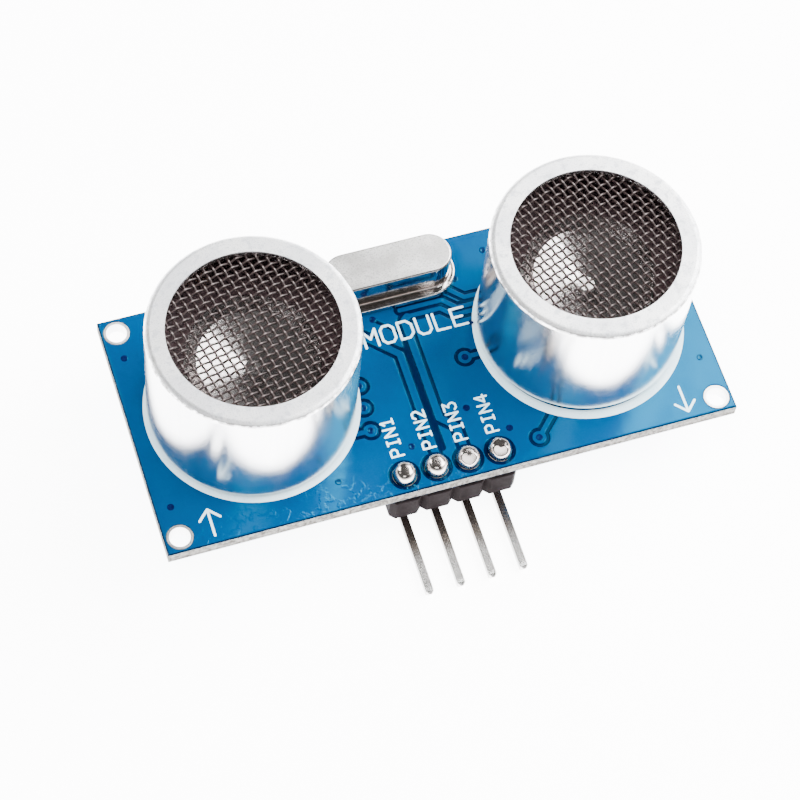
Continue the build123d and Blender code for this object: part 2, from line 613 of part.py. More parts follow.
# ---- transducers ----
for name, (cx, cy) in transducer_places.items():
    upright = section_plane(cx, cy)
    axis = Axis((cx, cy, 0), (0, 0, 1))

    with BuildPart() as can:
        with BuildSketch(upright):
            with BuildLine():
                Polyline(
                    (CAN_OPENING_R, CAN_TOP),
                    (CAN_R, CAN_TOP),
                    (CAN_R, CAN_BOTTOM),
                    (CAN_R - CAN_WALL, CAN_BOTTOM),
                    (CAN_R - CAN_WALL, CAN_TOP - CAN_LIP_T),
                    (CAN_OPENING_R, CAN_TOP - CAN_LIP_T),
                    close=True,
                )
            make_face()
        revolve(axis=axis)
        for level, radius in ((-1, CAN_TOP_ROUND), (0, CAN_FOOT_ROUND)):
            rims = can.edges().filter_by(GeomType.CIRCLE).group_by(Axis.Z)[level]
            fillet(rims.sort_by(SortBy.RADIUS)[-1], radius=radius)
    write(can, f"{name}_can")

    with BuildPart() as screen:
        with BuildSketch(Plane.XY.offset(CAN_TOP - CAN_LIP_T - SCREEN_T)):
            with Locations((cx, cy)):
                Circle(SCREEN_R)
            columns, rows = [int(SCREEN_R / pitch) for pitch in SCREEN_PITCH]
            meshes = [
                (u * SCREEN_PITCH[0], v * SCREEN_PITCH[1])
                for u in range(-columns, columns + 1)
                for v in range(-rows, rows + 1)
                if math.hypot(u * SCREEN_PITCH[0], v * SCREEN_PITCH[1]) < SCREEN_R - SCREEN_BORDER
            ]
            with Locations(Location((cx, cy, 0), (0, 0, SCREEN_TURN[name]))):
                with Locations(*meshes):
                    Rectangle(*[pitch - SCREEN_WIRE for pitch in SCREEN_PITCH], mode=Mode.SUBTRACT)
        extrude(amount=SCREEN_T)
    write(screen, f"{name}_screen")

    with BuildPart() as base_plate:
        with BuildSketch(Plane.XY.offset(BOARD_T)):
            with Locations((cx, cy)):
                Circle(BASE_FOOT_R)
        extrude(amount=BASE_FOOT_TOP - BOARD_T)
        with BuildSketch(Plane.XY.offset(BASE_FOOT_TOP)):
            with Locations((cx, cy)):
                Circle(CAN_R - CAN_WALL)
        extrude(amount=BASE_TOP - BASE_FOOT_TOP)
        with BuildSketch(Plane.XY.offset(BASE_TOP)):
            with Locations((cx, cy)):
                Circle(PEDESTAL_R[1])
                Circle(PEDESTAL_R[0], mode=Mode.SUBTRACT)
                Rectangle(PEDESTAL_SLOT, 2 * PEDESTAL_R[1], mode=Mode.SUBTRACT)
        extrude(amount=PEDESTAL_TOP - BASE_TOP)
        with BuildSketch(Plane.XY.offset(BOARD_T)):
            with Locations((cx, cy + TERMINAL_REACH), (cx, cy - TERMINAL_REACH)):
                Circle(TERMINAL_R)
        extrude(amount=BASE_TOP - BOARD_T, mode=Mode.SUBTRACT)
    write(base_plate, f"{name}_base_plate")

    with BuildPart() as terminals:
        with BuildSketch(Plane.XY.offset(TERMINAL_TIP)):
            with Locations((cx, cy + TERMINAL_REACH), (cx, cy - TERMINAL_REACH)):
                Circle(TERMINAL_R)
        extrude(amount=TERMINAL_TOP - TERMINAL_TIP)
        chamfer(terminals.edges().filter_by(GeomType.CIRCLE).group_by(Axis.Z)[0], TERMINAL_POINT)
    write(terminals, f"{name}_terminals")

    with BuildPart() as adhesive_ring:
        with BuildSketch(Plane.XY.offset(PEDESTAL_TOP)):
            with Locations((cx, cy)):
                Circle(ADHESIVE_R[1])
                Circle(ADHESIVE_R[0], mode=Mode.SUBTRACT)
        extrude(amount=ADHESIVE_T)
    write(adhesive_ring, f"{name}_adhesive_ring")

    disc_bottom = PEDESTAL_TOP + ADHESIVE_T
    with BuildPart() as diaphragm:
        with BuildSketch(Plane.XY.offset(disc_bottom)):
            with Locations((cx, cy)):
                Circle(DISC_R)
        extrude(amount=DISC_T)
    write(diaphragm, f"{name}_diaphragm")

    with BuildPart() as piezo_disc:
        with BuildSketch(Plane.XY.offset(disc_bottom)):
            with Locations((cx, cy)):
                Circle(PIEZO_R)
        extrude(amount=-DISC_T)
    write(piezo_disc, f"{name}_piezo_disc")

    cone_foot = disc_bottom + DISC_T
    with BuildPart() as resonator_cone:
        with BuildSketch(upright):
            with BuildLine():
                Polyline(
                    (0, cone_foot),
                    (CONE_FOOT_R, cone_foot),
                    (CONE_DISH_R, cone_foot + CONE_DISH_RISE - CONE_T),
                    (CONE_RIM_R, cone_foot + CONE_RIM_RISE - CONE_T),
                    (CONE_RIM_R, cone_foot + CONE_RIM_RISE),
                    (CONE_DISH_R - CONE_T, cone_foot + CONE_DISH_RISE),
                    (CONE_FOOT_R - CONE_T, cone_foot + CONE_T),
                    (0, cone_foot + CONE_T),
                    close=True,
                )
            make_face()
        revolve(axis=axis)
    write(resonator_cone, f"{name}_resonator_cone")

    with BuildPart() as lead_wires:
        for side in (-1, 1):
            with BuildLine(across_plane(cx, cy, side)) as route:
                FilletPolyline(
                    (TERMINAL_REACH, TERMINAL_TOP),
                    (TERMINAL_REACH, WIRE_Z),
                    (WIRE_LANDING_R, WIRE_Z),
                    (WIRE_LANDING_R, disc_bottom - DISC_T),
                    radius=WIRE_BEND_R,
                )
            start = Plane(origin=(cx, cy + side * TERMINAL_REACH, TERMINAL_TOP), z_dir=(0, 0, 1))
            with BuildSketch(start):
                Circle(WIRE_R)
            sweep(path=route.line)
    write(lead_wires, f"{name}_lead_wires")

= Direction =
Give the lines again, exactly as they stand, from the beginning of the data through the line with "axis = Axis((cx, cy, 0), (0, 0, 1))".

= Full solution =
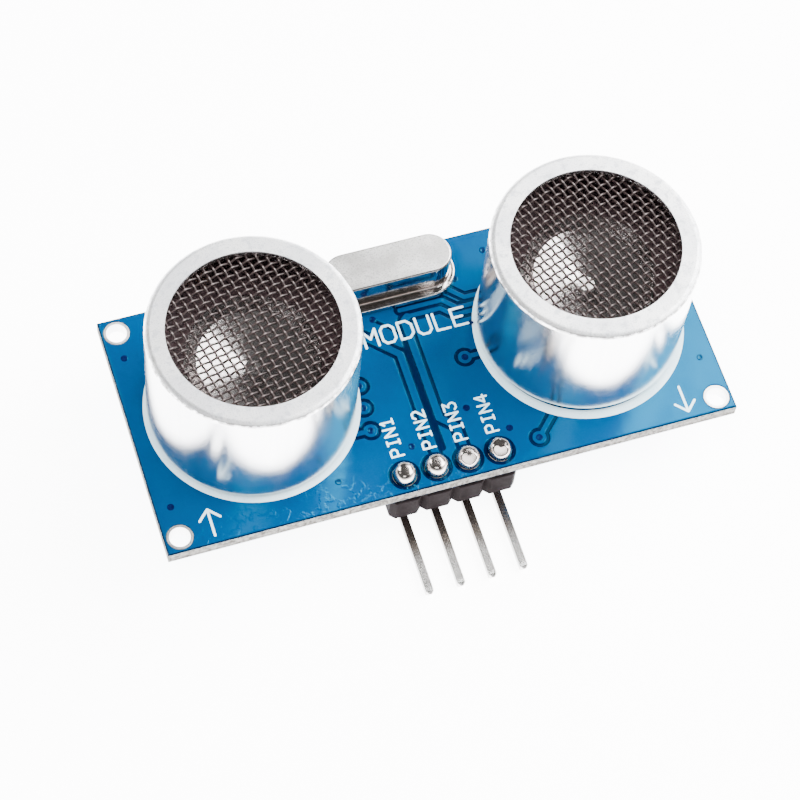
Continue the build123d and Blender code for this object: part 2, from line 613 of part.py. More parts follow.
# ---- transducers ----
for name, (cx, cy) in transducer_places.items():
    upright = section_plane(cx, cy)
    axis = Axis((cx, cy, 0), (0, 0, 1))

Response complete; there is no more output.